An awesome response, but it was bluster. Alsop stood a lot to lose. Sure, wacky diplomats like Guy Burgess could get caught cruising without consequence -- three of the Cambridge Five were gay or bi -- but in general, getting outed in the '50s would end your Washington career. Along with the Red Scare against communists, people like Joe McCarthy were waging an anti-gay "Lavender Scare," and in the years to come, whispers about Alsop's orientation would almost cost him his White House press pass.
To guard himself against the blackmail, Alsop contacted the CIA and told them what was going on. They made him write out his whole sexual history, kept it on file, and let him go. And so Alsop went right on writing against communism. The Soviets made good on their threat and posted the photos to some of Alsop's rivals in the field of journalism. They figured the press would jump on the chance to break a scandal and ruin an opponent from across the political aisle.

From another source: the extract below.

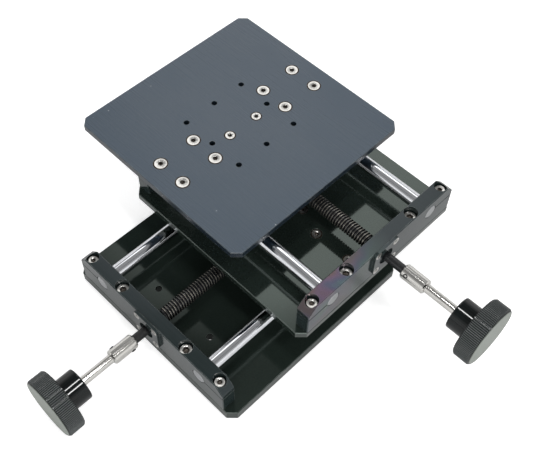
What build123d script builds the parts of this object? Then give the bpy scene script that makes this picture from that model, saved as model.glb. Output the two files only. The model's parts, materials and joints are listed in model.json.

Instead, these rival columnists ... destroyed the photos, refusing to report on them.
At this point, Alsop returned to the CIA and suggested maybe he should just come out after all and put an end to this, in case the KGB planned next to stick the photos on a billboard in Times Square or something. So CIA Director Richard Helms had an agent contact the KGB and tell them to drop this blackmail campaign, else the CIA would respond by releasing enough secret compromising data of their own to ruin a whole platoon of KGB officers. Wait, that was an option all along? Why does it sometimes seem like this whole Cold War thing was just a goofy game?